Among its varied customer base, Wodin is a preferred supplier to Cessna, the Kansas-based supplier of various types of light aircraft; Beaver Aerospace & Defense, a Michigan-based supplier of ball screw and actuator products; and Crane Nuclear, a Georgia-based producer of valve systems to the nuclear-power industry. The forge earned an ISO 9001:2000 quality accreditation in 2008 as well as the AS 9100B certification (similar to ISO 9001 but oriented to the aircraft industry’s quality requirements).

About 60% of the company’s output is destined for the private sector; the remaining 40% for government (mostly military) applications. Of these parts, about 35% are pipe valve stems used by oil refineries. Another 20% of output is destined for oilfield applications, such as parts used in directional drilling. As a first- or second-tier supplier to companies like Boeing, Cessna and Bell Helicopter, 15% of the company’s shipments are aircraft parts. These include helicopter transmission parts, landing-gear parts for Cessna aircraft, and landing-gear components and jet flap actuator parts for Boeing. Specialty fasteners comprise another 15% of shipments.
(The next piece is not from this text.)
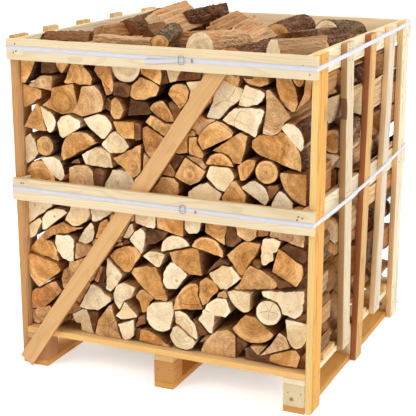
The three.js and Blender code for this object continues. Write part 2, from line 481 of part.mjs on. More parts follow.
// Straps around the crate: corners and points between, x and y as shares of the half width, z the
// middle of the strap
const STRAP_WIDTH = 15;
const STRAP_THICK = 1.2;
const topStrapPath = [
  [-1, -1, 1146],
  [0.1, -1, 1142],
  [1, -1, 1139],
  [1, -0.4, 1146],
  [1, 1, 1167],
  [0, 1, 1160],
  [-1, 1, 1154],
];
const middleStrapPath = [
  [-1, -1, 660],
  [1, -1, 652],
  [1, -0.5, 650],
  [1, 0, 657],
  [1, 0.5, 670],
  [1, 1, 690],
  [-1, 1, 676],
];
function strapLoop(path) {
  const inner = HALF + FIT;
  const outer = inner + STRAP_THICK;
  const reach = (share, size) => (Math.abs(share) === 1 ? share * size : share * inner);
  const rings = path.map(([x, y, z]) => {
    const [low, high] = [z - STRAP_WIDTH / 2, z + STRAP_WIDTH / 2];
    const [nearX, nearY] = [reach(x, inner), reach(y, inner)];
    const [farX, farY] = [reach(x, outer), reach(y, outer)];
    return [[nearX, nearY, low], [nearX, nearY, high], [farX, farY, high], [farX, farY, low]];
  });
  return sweep(rings, true);
}
addPiece('strap_top', strapLoop(topStrapPath), STRAP_WHITE, 0.35);
addPiece('strap_middle', strapLoop(middleStrapPath), STRAP_WHITE, 0.35);

// Wire buckles: a rounded rectangle of round wire in front of each strap
const WIRE = 1.5;
const BUCKLE_HALF = [9.5, 13.5];
function buckleSolid(x, z, front) {
  const rings = [];
  const corner = 4;
  for (const [quarter, sx, sz] of [[0, 1, 1], [1, -1, 1], [2, -1, -1], [3, 1, -1]]) {
    for (const part of [0, 1, 2]) {
      const turn = ((quarter + part / 2) * Math.PI) / 2;
      const [outX, outZ] = [Math.cos(turn), Math.sin(turn)];
      const middleX = x + sx * (BUCKLE_HALF[0] - corner) + corner * outX;
      const middleZ = z + sz * (BUCKLE_HALF[1] - corner) + corner * outZ;
      rings.push([0, 1, 2, 3, 4].map((side) => {
        const angle = (side * Math.PI) / 2.5;
        const out = WIRE * Math.cos(angle);
        return [middleX + out * outX, front + WIRE * Math.sin(angle), middleZ + out * outZ];
      }));
    }
  }
  return toSolid(sweep(rings, true));
}
const BUCKLE_X = 103;
addPiece('buckle_top', toGeometry(buckleSolid(BUCKLE_X, 1141, -555.4)), WIRE_GREY, 0.35, 0.9);
addPiece('buckle_middle', toGeometry(buckleSolid(BUCKLE_X, 656, -553.4)), WIRE_GREY, 0.35, 0.9);

// Log ends as drawn, with bark edges bowed into short straights
function drawOutline(corners, step) {
  const points = [];
  corners.forEach(([x, z, bow], i) => {
    const [nextX, nextZ] = corners[(i + 1) % corners.length];
    points.push([x, z]);
    if (bow) {
      const span = Math.hypot(nextX - x, nextZ - z);
      const radius = (span * span / 4 + bow * bow) / (2 * bow);
      const halfTurn = Math.atan2(span / 2, radius - bow);
      const [outX, outZ] = [(nextZ - z) / span, (x - nextX) / span];
      const centreX = (x + nextX) / 2 + outX * (bow - radius);
      const centreZ = (z + nextZ) / 2 + outZ * (bow - radius);
      const start = Math.atan2(z - centreZ, x - centreX);
      const parts = Math.max(2, Math.round((2 * halfTurn * radius) / step));
      for (let j = 1; j < parts; j += 1) {
        const turn = start + (2 * halfTurn * j) / parts;
        points.push([centreX + radius * Math.cos(turn), centreZ + radius * Math.sin(turn)]);
      }
    }
  });
  return points;
}

function area(points) {
  return points.reduce((sum, [x, z], i) => {
    const [nextX, nextZ] = points[(i + 1) % points.length];
    return sum + (x * nextZ - nextX * z) / 2;
  }, 0);
}

// Keeps what lies where side * (coordinate - limit) is not above zero
function trim(points, axis, limit, side) {
  const kept = [];
  points.forEach((here, i) => {
    const next = points[(i + 1) % points.length];
    const [a, b] = [side * (here[axis] - limit), side * (next[axis] - limit)];
    if (a <= 0) {
      kept.push(here);
    }
    if (a * b < 0) {
      const share = a / (a - b);
      kept.push([here[0] + (next[0] - here[0]) * share, here[1] + (next[1] - here[1]) * share]);
    }
  });
  return kept;
}

// Drops corners that stand out from their neighbours by less than the tolerance
function thin(points, tolerance) {
  const kept = [...points];
  for (;;) {
    let least = tolerance;
    let drop = -1;
    kept.forEach(([x, z], i) => {
      const [ax, az] = kept[(i + kept.length - 1) % kept.length];
      const [bx, bz] = kept[(i + 1) % kept.length];
      const span = Math.hypot(bx - ax, bz - az) || 1;
      const stands = Math.abs((bx - ax) * (z - az) - (bz - az) * (x - ax)) / span;
      if (stands < least) {
        least = stands;
        drop = i;
      }
    });
    if (drop < 0 || kept.length < 4) {
      return kept;
    }
    kept.splice(drop, 1);
  }
}

function grow(points, by) {
  return points.map(([x, z], i) => {
    const [ax, az] = points[(i + points.length - 1) % points.length];
    const [bx, bz] = points[(i + 1) % points.length];
    const before = new THREE.Vector2(z - az, ax - x).normalize();
    const after = new THREE.Vector2(bz - z, x - bx).normalize();
    const both = before.clone().add(after).divideScalar(Math.max(0.35, 1 + before.dot(after)));
    return [x + by * both.x, z + by * both.y];
  });
}

// One row: the drawn ends, turned over and enlarged for the rows behind, joined where the logs touch
const SIDE_LIMIT = 527.5;
const FLOOR_LIMIT = DECK_TOP + FIT;
const GROWTH = 2.4;
const END_PLAY = 14;
const END_LEVELS = 3;
const DRAWN_MIDDLE = 627;
// Name, turned over in X and in Z, scale, step along bark, thinning tolerance, least area, seed
const rowTable = [
  ['log_row_front', 1, 1, 1, 50, 11, 2600, 11],
  ['log_row_second', -1, 1, 1.66, 90, 23, 5800, 23],
  ['log_row_third', 1, -1, 1.66, 90, 23, 5800, 37],
  ['log_row_back', -1, -1, 1.58, 80, 18, 5000, 51],
];
const rowPlans = rowTable.map(([name, acrossX, acrossZ, scale, step, tolerance, least, seed]) => {
  return { name, acrossX, acrossZ, scale, step, tolerance, least, seed };
});

function rowOutlines(plan, top) {
  const rise = (FLOOR_LIMIT + top) / 2;
  const outlines = [];
  for (const [, ...corners] of FRONT_LOGS) {
    let points = drawOutline(corners, plan.step).map(([x, z]) => [
      x * plan.acrossX * plan.scale,
      plan.scale === 1 ? z : rise + (z - DRAWN_MIDDLE) * plan.acrossZ * plan.scale,
    ]);
    if (plan.acrossX * plan.acrossZ < 0) {
      points.reverse();
    }
    points = trim(trim(points, 0, SIDE_LIMIT, 1), 0, -SIDE_LIMIT, -1);
    points = trim(trim(points, 1, top, 1), 1, FLOOR_LIMIT, -1);
    points = points.length > 2 ? thin(points, plan.tolerance) : points;
    if (points.length > 2 && area(points) > plan.least) {
      outlines.push(points);
    }
  }
  return outlines;
}

// Lets every log reach its neighbours: those that hang free of the main pile swell until they touch it
const SWELL_STEP = 1.6;
const SWELL_ROUNDS = 16;
const LEAST_CONTACT = 400;
function joinTouching(count, make) {
  const all = [...Array(count).keys()];
  const growth = all.map(() => 0);
  const solids = all.map((i) => make(i, 0));
  const apart = (a, b) => [0, 1, 2].some((k) => a.min[k] > b.max[k] || b.min[k] > a.max[k]);
  for (let round = 0; round < SWELL_ROUNDS; round += 1) {
    const bounds = solids.map((solid) => solid.boundingBox());
    const group = [...all];
    const root = (i) => (group[i] === i ? i : root(group[i]));
    for (const i of all) {
      for (let j = i + 1; j < count; j += 1) {
        const near = !apart(bounds[i], bounds[j]) && root(i) !== root(j);
        if (near && solids[i].intersect(solids[j]).volume() > LEAST_CONTACT) {
          group[root(i)] = root(j);
        }
      }
    }
    const sizes = all.map((i) => all.filter((j) => root(j) === i).length);
    const main = sizes.indexOf(Math.max(...sizes));
    const loose = all.filter((i) => root(i) !== main);
    if (loose.length === 0) {
      break;
    }
    for (const i of loose) {
      growth[i] += SWELL_STEP;
      solids[i] = make(i, growth[i]);
    }
  }
  return wasm.Manifold.union(solids);
}

function buildRow(plan, [near, far], top) {
  let seed = plan.seed;
  const random = () => {
    seed = (seed * 16807) % 2147483647;
    return seed / 2147483647;
  };
  const outlines = rowOutlines(plan, top);
  const frontPlay = near < -HALF / 2 ? END_PLAY : 0;
  const backPlay = far > HALF / 2 ? END_PLAY : 0;
  const spans = outlines.map(() => {
    const play = Math.floor(random() * END_LEVELS) / END_LEVELS;
    return [near + frontPlay * play, far - backPlay * play];
  });
  const make = (i, growth) => {
    return toSolid(depthPrism(grow(outlines[i], GROWTH * plan.scale + growth), ...spans[i]));
  };
  let row = joinTouching(outlines.length, make);
  const room = boxGeometry([-SIDE_LIMIT, SIDE_LIMIT], [near, far], [FLOOR_LIMIT, top]);
  row = row.intersect(toSolid(room));
  for (const side of [-1, 1]) {
    for (const [, z0, z1] of railHeights) {
      const rail = [side * (RAIL_INNER - FIT), side * HALF].sort((a, b) => a - b);
      row = row.subtract(toSolid(boxGeometry(rail, [near - 1, far + 1], [z0 - FIT, z1 + FIT])));
    }
  }
  return largestBody(row);
}
rowPlans.forEach((plan, i) => {
  addPiece(plan.name, toGeometry(buildRow(plan, ROW_ENDS[i], ROW_TOPS[i])), LOG_WOOD, 0.85);
});

// Log ends of the heap, drawn around the middle of the log
function endShape(kind, width, height, step) {
  const [w, h] = [width / 2, height / 2];
  const shapes = {
    wedge: [[-w, -h], [w, -h], [w * 0.15, h]],
    quarter: [[-w, -h * 0.7], [0, -h], [w, -h * 0.8], [w * 0.55, h * 0.75], [-w * 0.3, h]],
    half: [[w, -h], [w, -h * 0.6, h * 1.4], [-w, -h * 0.6], [-w, -h]],
    slab: [[-w, -h], [w, -h * 0.8], [w * 0.9, h * 0.7], [-w * 0.85, h]],
    round: [[-w, 0, h], [w, 0, h]],
  };
  return drawOutline(shapes[kind], step);
}

function heapLog([kind, width, height, length, place, heading, pitch, roll], room, step) {
  const wider = 1 + (2 * room) / Math.min(width, height);
  const outline = endShape(kind, width * wider, height * wider, step);
  const geometry = crossPrism(outline, -length / 2 - room, length / 2 + room);
  geometry.rotateX(THREE.MathUtils.degToRad(roll));
  geometry.rotateY(THREE.MathUtils.degToRad(-pitch));
  geometry.rotateZ(THREE.MathUtils.degToRad(heading));
  return toSolid(geometry.translate(...place));
}

const HEAP_FLOOR = 1000;
const HEAP_TOP = 1290;
const ROW_OVERLAP = 30;
const rowsBelow = wasm.Manifold.union(ROW_ENDS.map(([near, far], i) => {
  const depth = [near - ROW_OVERLAP, far + (i === 0 ? 2 * FIT : ROW_OVERLAP)];
  return toSolid(boxGeometry([-HALF, HALF], depth, [HEAP_FLOOR, ROW_TOPS[i] + FIT]));
}));
const railClear = RAIL_INNER - 2 * FIT;
const BRACE_CLEAR = 508;
const BOARD_CLEAR = 527;
const BRACE_CLEAR_TOP = 1186;
const clearWidth = [-railClear, railClear];
const inside = wasm.Manifold.union([
  toSolid(boxGeometry(clearWidth, [-BRACE_CLEAR, BRACE_CLEAR], [HEAP_FLOOR, HEAP_TOP])),
  toSolid(boxGeometry(clearWidth, [-BOARD_CLEAR, BOARD_CLEAR], [BRACE_CLEAR_TOP, HEAP_TOP])),
]);
const LOG_ROOM = 1.5;
const LOOSE_STEP = 26;
const HEAP_STEP = 52;
const placed = [];
for (const [name, ...log] of TOP_LOGS) {
  let solid = heapLog(log, 0, LOOSE_STEP).intersect(inside).subtract(rowsBelow);
  for (const other of placed) {
    solid = solid.subtract(other);
  }
  placed.push(heapLog(log, LOG_ROOM, LOOSE_STEP));
  addPiece(name, toGeometry(largestBody(solid)), LOG_WOOD, 0.85);
}
const taken = wasm.Manifold.union([rowsBelow, ...placed]);
const heap = joinTouching(HEAP.length, (i, growth) => {
  return largestBody(heapLog(HEAP[i], growth, HEAP_STEP).intersect(inside).subtract(taken));
});
addPiece('top_layer', toGeometry(largestBody(heap)), LOG_WOOD, 0.85);

export default crate;
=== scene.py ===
import bpy
import math
import numpy as np
from mathutils import Matrix, Vector


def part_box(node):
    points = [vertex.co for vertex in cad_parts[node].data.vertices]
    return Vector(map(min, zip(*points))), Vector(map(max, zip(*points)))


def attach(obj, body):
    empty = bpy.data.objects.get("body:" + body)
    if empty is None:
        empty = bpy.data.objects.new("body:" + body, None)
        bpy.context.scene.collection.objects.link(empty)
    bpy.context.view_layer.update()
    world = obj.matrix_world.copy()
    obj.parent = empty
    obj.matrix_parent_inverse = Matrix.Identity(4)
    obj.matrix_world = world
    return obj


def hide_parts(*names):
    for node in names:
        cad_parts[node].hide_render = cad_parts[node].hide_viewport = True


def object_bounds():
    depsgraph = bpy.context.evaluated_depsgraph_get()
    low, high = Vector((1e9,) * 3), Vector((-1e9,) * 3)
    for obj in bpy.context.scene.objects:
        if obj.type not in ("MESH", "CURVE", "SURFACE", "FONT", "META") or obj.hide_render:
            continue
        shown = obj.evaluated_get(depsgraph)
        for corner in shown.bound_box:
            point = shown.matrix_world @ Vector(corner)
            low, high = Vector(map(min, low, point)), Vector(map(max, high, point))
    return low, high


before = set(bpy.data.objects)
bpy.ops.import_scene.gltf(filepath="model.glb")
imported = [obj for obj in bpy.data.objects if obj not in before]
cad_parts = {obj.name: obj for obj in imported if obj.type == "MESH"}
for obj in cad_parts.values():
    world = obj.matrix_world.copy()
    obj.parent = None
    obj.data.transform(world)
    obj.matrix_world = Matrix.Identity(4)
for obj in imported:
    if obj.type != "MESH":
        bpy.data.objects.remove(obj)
cad_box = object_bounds()

# Camera
# A long lens stands in front and to the right of the crate, a little above its top, and looks down
# a sixth of a right angle, as the photographer stood.
camera_data = bpy.data.cameras.new("photo_camera")
camera_data.sensor_width = 36
camera_data.lens = 99.5
camera = bpy.data.objects.new("photo_camera", camera_data)
bpy.context.scene.collection.objects.link(camera)
camera_right = Vector((0.91271, 0.40860, -0.00078))
camera_up = Vector((-0.10908, 0.24550, 0.96324))
camera_back = Vector((0.39378, -0.87907, 0.26865))
camera.matrix_world = Matrix.Translation((1.6474, -3.7973, 1.6625)) @ Matrix(
    (camera_right, camera_up, camera_back)).transposed().to_4x4()
camera_data.clip_end = 50
bpy.context.scene.camera = camera

# Pallet
# Sawn softwood: three bottom boards and nine blocks carry three stringers, and six deck boards are
# nailed across them. Every board is rough from the saw, with soft edges and its own tint of yellow.
mm = 0.001
rng = np.random.default_rng(4938)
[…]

The remaining 15% of Wodin’s production is for an assortment of parts, such as those for Bombardier railroad cars and Crane Nuclear power-generation equipment.

Looking Forward

Wodin currently employs 35 people and ships $4-5 million in forgings annually to its customers. Like most forging establishments, it is not a large company. But it is a successful one that has weathered and survived the challenges of sector cyclicality and the setbacks of economic downturns. This company and hundreds of others like it form the backbone of the forging community in the U.S. today.

“I’d like to steer us into emerging markets, such as wind energy and mass transportation, which make sense in today’s economy,” said Grant Murphy with a forward-looking eye. “Because of the shrinking automotive sector, more forges will diversify into other markets, making the forging industry more competitive in the future.